How does the Common Law operate in England? This is the crux of the matter. First, the Common Law is an entire second source of law, parallel to statute law. Yet, it is also a “residual law” in that it is the law of the land and applies to all matters except where it is restricted by statute law. The way this works in practice is as follows: when a matter comes before court, and there is an apparent conflict between what the statute says on the matter and what the Common Law says, judges will tend to give a certain presumption to the statute. This presumption, however, is not automatic, court may, on certain fundamental issues, decide to go against the statute. But more on this in a moment.
To return to the concept “Rule of Law,” the important point to note is that in England, “Rule of Law” really means “Rule of the Common Law.” So, the “check” it imposes on the legislature has two particular elements not found in countries where “Rule of Law” can be traced purely to Constitutional provisions. First, the status of the Common Law as the general law of the land means that the People are never cut of from having access to the courts to challenge legislation. A situation such as the one under the Sri Lanka Constitution, where Parliament, by legislation, excludes the courts from looking into certain matters, “for any reason whatsoever,” is unthinkable under the British system.
The second method of operation of the Common Law is more subtle. With respect to this matter, consider the following remark of Dicey’s: “The Rule of Law…may be used as a formulation for expressing the fact that with us the law of the Constitution, the rules which in foreign countries form part of a Constitutional code, are not the source but the consequence of the rights of individuals, as defined and enforced by the courts.”
What does this mean? It means, in essence, that individual rights, as developed, confirmed, and recognized over the years under the Common Law comprise a sort of bedrock on which the concept “Rule of Law” rests. Legislation cannot take away those rights. Legislation may restrict those rights under certain circumstances, but never take them away. As-mentioned earlier, British judges will tend to give a presumption to legislation where the latter conflicts with the Common Law. But it is a presumption only: where a piece of legislation might impinge on and violate certain individual rights to a grievous extent, the British system leaves open the option, and indeed British judges are fully capable, of repudiating the legislation in question.

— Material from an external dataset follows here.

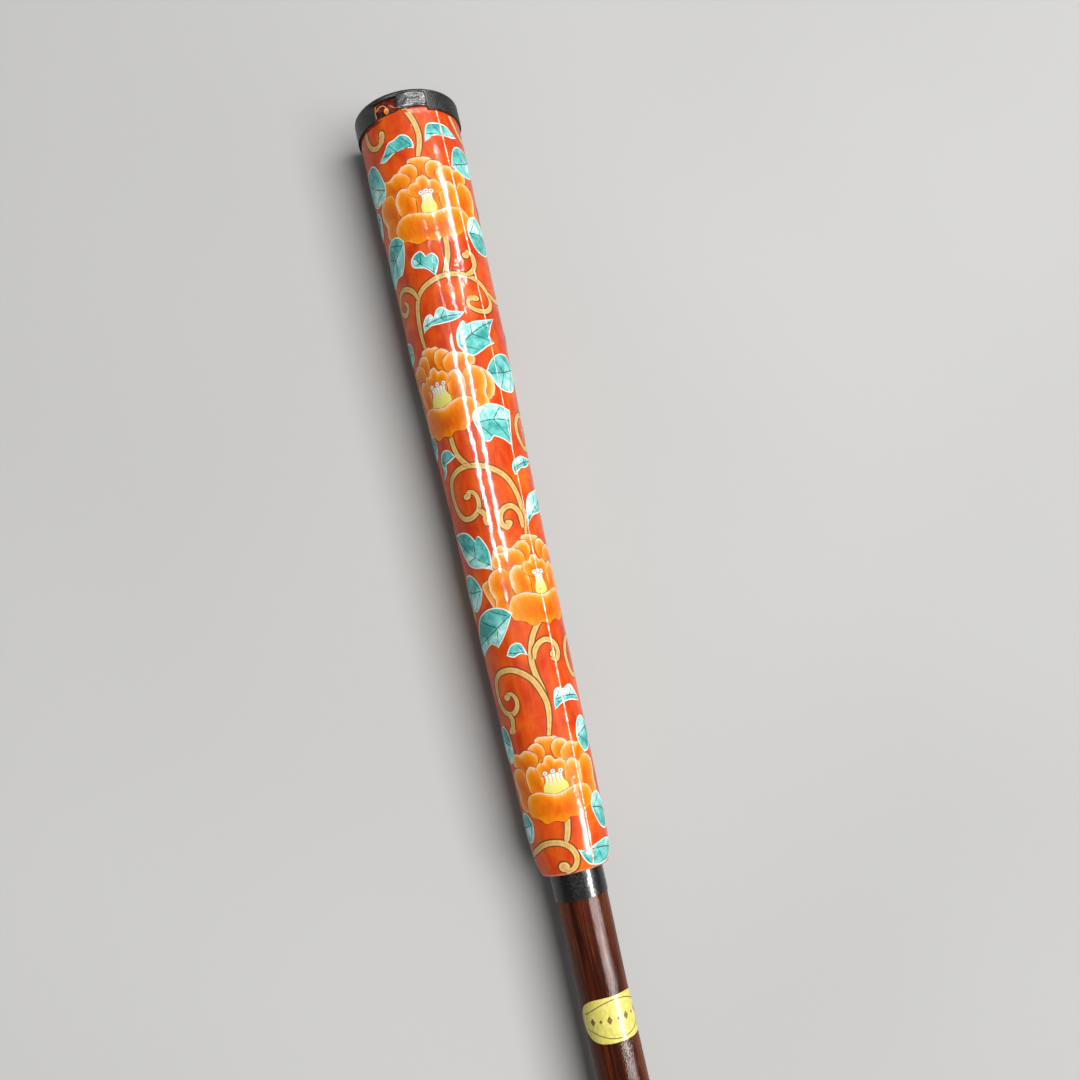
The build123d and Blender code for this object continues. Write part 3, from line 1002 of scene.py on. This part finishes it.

Now, I realize that the above claim seemingly runs counter to the statement of Lord Reid, in the famous Madzimbamuto v. Lardner-Burke case, (1969 1AC 645) which is generally considered the definitive statement of the law on the issue in question. Lord Reid said,
It is often said that it would be unconstitutional for the UK Parliament to do certain things, meaning that the moral, political or other reasons against doing them are so strong that most people would regard it as highly improper if Parliament did those things. But that does not mean that it is beyond the power of Parliament to do such things. If Parliament chose to do them, the courts could not hold the Act of Parliament invalid.
It is not my intention to dispute with Lord Reid’s pronouncement. In my view, however, the pronouncement can be distinguished from my claim. My claim relates to instances where a legislative act blatantly violates the Common Law, and not merely where it offends, “moral, political or other things.” The Common Law is part of the law of England, and, as far I know, there is no precedent for the contention that where an Act of Parliament violates the Common Law, judges have to automatically and without question give assent to the former. So my overall point remains valid.